화학공학소재연구정보센터
Journal of Polymer Science Part B: Polymer Physics, Vol.42, No.12, 2294-2307, 2004
Factors driving the protonation of poly (N-vinylimidazole) hydrogels
Poly(N-vinylimidazole) hydrogels immersed in aqueous acid solutions produce an increment in the pH of the bath because of proton uptake by basic imidazole moieties, leading to hydrogel protonation. Both kinetic and equilibrium measurements of the pH of the bath have been performed under a variety of conditions and with different hydrogel samples.
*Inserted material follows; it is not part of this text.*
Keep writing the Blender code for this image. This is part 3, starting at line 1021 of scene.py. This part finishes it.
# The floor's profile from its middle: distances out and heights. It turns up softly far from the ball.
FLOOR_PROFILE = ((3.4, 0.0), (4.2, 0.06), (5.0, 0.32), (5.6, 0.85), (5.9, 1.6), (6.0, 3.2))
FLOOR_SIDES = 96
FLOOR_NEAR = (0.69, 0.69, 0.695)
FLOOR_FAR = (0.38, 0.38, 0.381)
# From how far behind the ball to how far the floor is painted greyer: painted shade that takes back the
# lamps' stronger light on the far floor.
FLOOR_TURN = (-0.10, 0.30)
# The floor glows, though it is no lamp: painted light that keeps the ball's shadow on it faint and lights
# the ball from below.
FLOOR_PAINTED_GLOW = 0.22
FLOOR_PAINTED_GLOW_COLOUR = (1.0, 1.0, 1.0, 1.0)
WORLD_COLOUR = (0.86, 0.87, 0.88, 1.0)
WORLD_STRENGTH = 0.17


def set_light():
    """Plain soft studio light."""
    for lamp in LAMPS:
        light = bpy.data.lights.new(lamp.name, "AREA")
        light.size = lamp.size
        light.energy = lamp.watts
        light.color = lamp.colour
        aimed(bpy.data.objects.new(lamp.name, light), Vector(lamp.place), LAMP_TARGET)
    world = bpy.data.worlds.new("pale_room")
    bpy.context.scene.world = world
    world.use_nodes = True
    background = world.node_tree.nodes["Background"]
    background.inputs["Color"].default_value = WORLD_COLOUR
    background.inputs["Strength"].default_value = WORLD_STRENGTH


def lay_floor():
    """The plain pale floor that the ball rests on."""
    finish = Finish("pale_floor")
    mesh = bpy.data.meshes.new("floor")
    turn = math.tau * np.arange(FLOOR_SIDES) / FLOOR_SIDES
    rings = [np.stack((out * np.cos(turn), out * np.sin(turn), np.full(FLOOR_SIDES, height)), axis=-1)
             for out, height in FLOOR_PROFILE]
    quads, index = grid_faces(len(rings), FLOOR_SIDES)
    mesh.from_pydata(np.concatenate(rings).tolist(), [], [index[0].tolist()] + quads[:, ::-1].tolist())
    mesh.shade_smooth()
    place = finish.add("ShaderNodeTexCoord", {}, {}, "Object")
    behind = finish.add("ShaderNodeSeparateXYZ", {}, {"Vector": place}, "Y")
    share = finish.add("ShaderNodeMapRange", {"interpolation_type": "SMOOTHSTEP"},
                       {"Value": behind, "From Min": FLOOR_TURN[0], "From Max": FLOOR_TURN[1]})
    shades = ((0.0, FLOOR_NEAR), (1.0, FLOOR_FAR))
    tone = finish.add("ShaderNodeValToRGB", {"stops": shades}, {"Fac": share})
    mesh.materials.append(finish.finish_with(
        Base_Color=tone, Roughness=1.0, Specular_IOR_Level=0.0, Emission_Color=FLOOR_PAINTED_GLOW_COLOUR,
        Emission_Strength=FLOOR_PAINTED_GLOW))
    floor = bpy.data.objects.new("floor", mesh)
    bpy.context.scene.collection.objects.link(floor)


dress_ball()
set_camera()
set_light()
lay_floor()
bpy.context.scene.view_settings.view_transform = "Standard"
The kinetics of the xerogel protonation process (which includes solvent and titrant diffusion, the true protonation reaction or ion-dipole association, and the polymer relaxation to a new conformation) are mostly driven by the size of the hydrogel sample, whereas other magnitudes, such as the initial pH, the effective polymer concentration, and the network structure, governed by the crosslinker ratio and total comonomer concentration in the feeding, have a minor influence. pK(a) changes with the degree of protonation (a), delimitating two different regions: (1) a broad a range in which pKa decreases with increasing a but less pronouncedly with increasing ionic strength and (2) an a range close to alpha = 1 in which pK(a) decreases abruptly, more markedly with sulfate than with chloride counteranions and with larger ionic strengths. In the first region, pKa is determined by repulsive electrostatic interactions and so is larger for titration with H2SO4 than with HCl and increases as the effective polymer concentration and ionic strength increase. Two steps (i.e., two protonation sites) can be observed in the titration curves, the second. one corresponding to abrupt changes in the basicity of the second pK(a)-versus-alpha region. (C) 2004 Wiley Periodicals, Inc.